Well, everyone's entitled to like what they like, but don't make the mistake of assuming that everyone else is
wrong or misled because they don't like the system that you love so much. Traveller's had three attempts to 'get it right' (MT, TNE, T4), and according to you all of those have failed - though in fact you totally ignored MT and TNE anyway. I don't think people are all that interested to see yet another Traveller system, given that there have been so many alraedy.
And I don't want that to happen. I don't want people to miss out on the TRP or to dismiss it prematurely because they've only seen incomplete or imperfect versions of it. I want them to be exposed to it on an equal footing with the other rules paradigms -- to compare and judge them all based on their respective merits as game-systems -- and were this to happen I firmly believe that at least a few (and perhaps a lot) of them would see that the TRP offers something good that's at least comparable if not preferable to what's offered by the other systems.
It will never be judged on an equal footing with the other paradigms though. Most of the current generation of gamers probably aren't even familiar with the old CT system (I doubt if many of them have picked up the CT reprints) - they're likely to have started with GURPS or T20. Right now, the CT system is probably looked upon as a quaint relic that really shouldn't be allowed out of the retirement home, rather than as a highly innovative, elegant rules system that is actually worthy of serious attention.
Maybe I'm wrong, and probably there's no way we'll ever find out, but it's still my ideal, my dream and goal for the TRP, and if anything I can say or do will make it more likely to happen then I'll keep trying.

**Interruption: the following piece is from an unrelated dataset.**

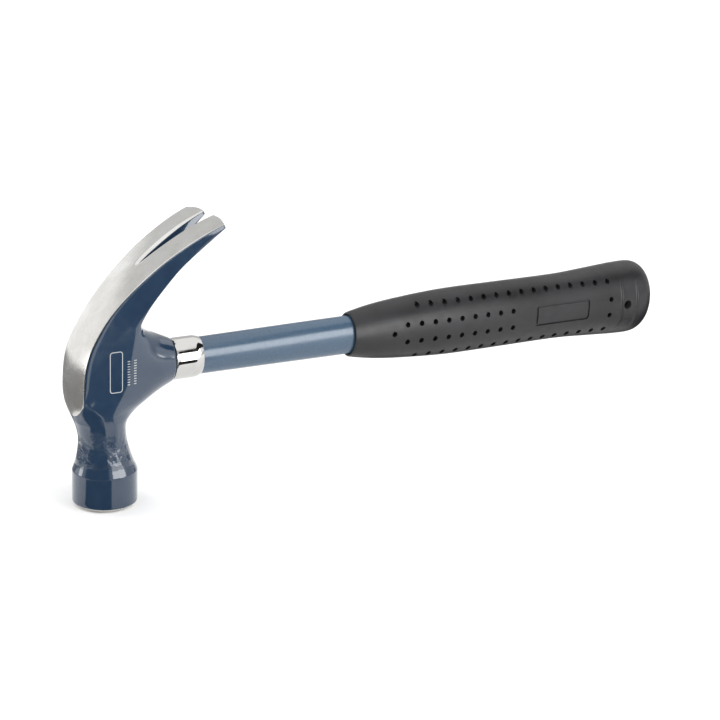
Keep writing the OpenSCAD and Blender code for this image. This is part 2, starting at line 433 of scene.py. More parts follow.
@dataclass(frozen=True)
class Enamel:
    """Glossy blue paint over a forging, wrinkled where the neck was not ground."""

    name: str = "head_enamel"
    deep: Colour = (0.0148, 0.0335, 0.067, 1.0)
    light: Colour = (0.0188, 0.040, 0.076, 1.0)
    print_white: Colour = (0.52, 0.54, 0.55, 1.0)
    gloss: Pair = (0.10, 0.17)
    coat: float = 0.75
    wrinkle_low: float = 0.0195
    wrinkle_high: float = 0.040
    wrinkle_depth: float = 0.0012
    wave_depth: float = 0.00007
    peel_depth: float = 0.000012
    plate_centre: Pair = (0.0001, 0.0655)
    plate_half: Pair = (0.0029, 0.0093)
    plate_corner: float = 0.0012
    plate_line: float = 0.00030
    tick_rows: tuple[float, ...] = (0.0061, 0.0094)
    tick_ends: Pair = (0.0588, 0.0702)
    tick_half: float = 0.0007
    tick_pitch: float = 0.0012
    tick_share: Pair = (0.30, 0.42)
    printed_y: Pair = (-0.010, -0.009)

    def outline(self, mix: Mix) -> object:
        """Draws a plain rounded frame on the near cheek.

        Args:
            mix: The material's nodes.

        Returns:
            The socket that is 1 on the printed line and 0 elsewhere.
        """
        x, y, z = mix.axes()
        corner = self.plate_corner
        outs, squares = [], []
        for axis, middle, half in zip((x, z), self.plate_centre, self.plate_half):
            out = mix.sum("SUBTRACT", mix.apart(axis, middle), half - corner)
            held = mix.sum("MAXIMUM", out, 0.0)
            outs.append(out)
            squares.append(mix.sum("MULTIPLY", held, held))
        reach = mix.sum("SQRT", mix.sum("ADD", *squares))
        inside = mix.sum("MINIMUM", mix.sum("MAXIMUM", *outs), 0.0)
        gap = mix.apart(mix.sum("ADD", reach, inside), corner)
        line = mix.span(gap, self.plate_line * 0.4, self.plate_line * 0.7, 1.0, 0.0)
        for tick_x in self.tick_rows:
            line = mix.sum("MAXIMUM", line, self.ticks(mix, x, z, tick_x))
        near = mix.span(y, *self.printed_y, 1.0, 0.0)
        return mix.sum("MULTIPLY", line, near)

    def ticks(self, mix: Mix, x: object, z: object, centre: float) -> object:
        """Draws a plain row of short printed ticks up the near cheek.

        Args:
            mix: The material's nodes.
            x: The socket of the point's X.
            z: The socket of the point's Z.
            centre: X of the row's middle.

        Returns:
            The socket that is 1 on the ticks and 0 elsewhere.
        """
        low, high = self.tick_ends
        off = mix.apart(x, centre)
        row = mix.span(off, self.tick_half - 0.0001, self.tick_half, 0.8, 0.0)
        turns = mix.sum("FRACT", mix.sum("DIVIDE", z, self.tick_pitch))
        dash = mix.span(turns, *self.tick_share, 1.0, 0.0)
        above = mix.sum("GREATER_THAN", z, low)
        below = mix.sum("LESS_THAN", z, high)
        ends = mix.sum("MULTIPLY", above, below)
        return mix.sum("MULTIPLY", mix.sum("MULTIPLY", row, dash), ends)

    def tone(self, mix: Mix) -> object:
        """Mixes the paint's two blues in soft patches.

        Args:
            mix: The material's nodes.

        Returns:
            The colour's socket.
        """
        return mix.blend(
            mix.span(mix.noise(70.0), 0.35, 0.65), self.deep, self.light
        )

    def ripple(self, mix: Mix) -> object:
        """Gives the normal of the orange peel and of the rough neck.

        Args:
            mix: The material's nodes.

        Returns:
            The normal's socket.
        """
        z = mix.axes()[2]
        rise = mix.span(z, self.wrinkle_low, self.wrinkle_low + 0.003)
        fall = mix.span(z, self.wrinkle_high - 0.010, self.wrinkle_high, 1.0, 0.0)
        mask = mix.sum("MULTIPLY", rise, fall)
        lumps = mix.sum("MULTIPLY", mix.noise(230.0, 2.0, 0.45), mask)
        coarse = mix.relief(lumps, self.wrinkle_depth)
        waves = mix.relief(mix.noise(110.0, 1.0), self.wave_depth, coarse)
        return mix.relief(mix.noise(1400.0, 2.0), self.peel_depth, waves)

    def build(self) -> Material:
        """Makes the material.

        Returns:
            The material.
        """
        mix = Mix(self.name)
        mix.dress(
            Base_Color=mix.blend(
                self.outline(mix), self.tone(mix), self.print_white
            ),
            Roughness=mix.span(mix.noise(300.0), 0.3, 0.7, *self.gloss),
            Normal=self.ripple(mix),
            Coat_Weight=self.coat,
            Coat_Roughness=0.04,
        )
        return mix.material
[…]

I don't think there is anything anyone can say or do now. A CT-based Traveller system has had its day, and it lasted from the late 70s to the early 90s. A pretty good run to be sure, but now it's going to have to start from scratch again, and in today's market - especially given that there are already two popular versions of the game around in the form of GT and T20 - starting from scratch by tweaking a system that's already died is not going to get anyone's attention.